De student is meer resultaatgericht en wil resultaten halen. Als dit niet mogelijk is door welke omstandigheid dan ook, dan raakt de resultaatgerichte student gefrustreerd. Het effect kan demotivatie zijn of verzet. De docent doet aardig tegen de student. Stelt deze op z’n gemak. Echt contact krijgt hij of zij niet.

Het is niet zo dat een student die meer behoefte aan persoonlijke waardering heeft meer aandacht moet hebben dan een student die meer resultaatgericht. Het gaat erom waar de aandacht naar uit gaat. Waar de aandacht zich op richt.

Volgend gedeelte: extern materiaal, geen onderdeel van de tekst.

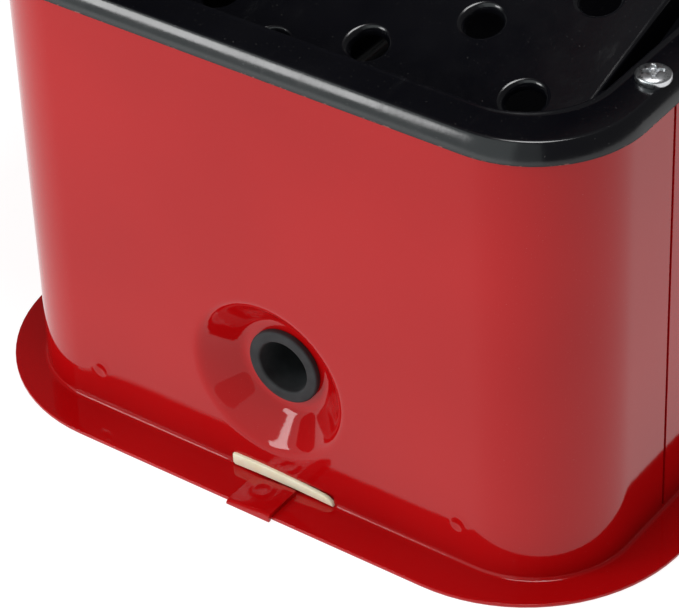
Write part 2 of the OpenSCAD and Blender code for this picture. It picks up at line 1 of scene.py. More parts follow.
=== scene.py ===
import json
import math

import bmesh
import bpy
from mathutils import Matrix, Vector
from mathutils.geometry import tessellate_polygon


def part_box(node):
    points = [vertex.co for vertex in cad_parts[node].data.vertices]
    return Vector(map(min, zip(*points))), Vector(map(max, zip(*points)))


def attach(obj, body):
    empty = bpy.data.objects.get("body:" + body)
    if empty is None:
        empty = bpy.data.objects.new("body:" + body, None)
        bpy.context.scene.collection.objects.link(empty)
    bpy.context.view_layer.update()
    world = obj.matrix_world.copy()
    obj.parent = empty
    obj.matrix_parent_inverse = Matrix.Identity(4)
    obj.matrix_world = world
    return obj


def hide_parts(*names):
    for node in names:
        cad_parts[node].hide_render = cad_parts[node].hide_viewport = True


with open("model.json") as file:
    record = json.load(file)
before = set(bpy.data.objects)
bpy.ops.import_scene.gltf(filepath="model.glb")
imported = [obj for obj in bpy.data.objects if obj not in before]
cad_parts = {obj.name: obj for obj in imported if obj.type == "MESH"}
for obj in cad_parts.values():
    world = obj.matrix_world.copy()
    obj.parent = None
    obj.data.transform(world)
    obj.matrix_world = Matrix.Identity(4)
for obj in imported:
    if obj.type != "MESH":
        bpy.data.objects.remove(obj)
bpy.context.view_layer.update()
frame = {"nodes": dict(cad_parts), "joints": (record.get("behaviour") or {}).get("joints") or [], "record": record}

MM = 0.001

# ---- sizes read from the frame ----------------------------------------------

PAN_LOW, PAN_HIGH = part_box("base_pan")
END_LOW, END_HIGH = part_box("corner_panels")
TANK_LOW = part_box("tank_tub")[0]
TANK_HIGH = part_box("tank_rim")[1]
BUSH_LOW, BUSH_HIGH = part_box("drain_bushing")
STRIP_LOW, STRIP_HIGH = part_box("seal_strip")
CLIP_LOW, CLIP_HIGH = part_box("flange_clip")
JOINTS = {joint["name"]: joint for joint in frame["joints"]}

HALF_L = -END_LOW.x                      # casing, half length
HALF_W = -END_LOW.y                      # casing, half width
SEAM_X = END_HIGH.x                      # lap seam on both long sides
WALL_LOW = END_LOW.z
WALL_HIGH = END_HIGH.z
RIM_TOP = TANK_HIGH.z
RIM_OUT = TANK_HIGH.x - HALF_L           # rim's overhang past the casing
DRAIN_Z = (BUSH_LOW.z + BUSH_HIGH.z) / 2

CORNER_R = 38 * MM
FLANGE_R = 66 * MM
RIM_IN = 14 * MM                         # casing face to the rim's inner edge
INNER_R = 30 * MM
SHEET = 1.2 * MM
PAN_T = 1.5 * MM
ROLL_R = 5 * MM
DISH_R = 33 * MM
DISH_FOOT = 17.5 * MM
DISH_DEPTH = 11.6 * MM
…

7. Meer moeter of willer of beide in gelijke mate

Behoefte aan duidelijkheid versus behoefte aan een eigen keuze

De docent is meer moeter, de student is meer willer. De student hoort: ‘je moet’, en komt in verzet, iets wat je dikwijls bij dit kenmerk tegenkomt. De student zegt of denkt, ik moet niets en laat het soms aan de houding zien. Moeilijke student, denkt de docent en bedenkt een strakke aanpak.

Is de docent meer een willer en de student meer een moeter, dan is de vraag of deze wel zo blij is met al die eigen keuzes. Moet het nu wel of moet het nu niet?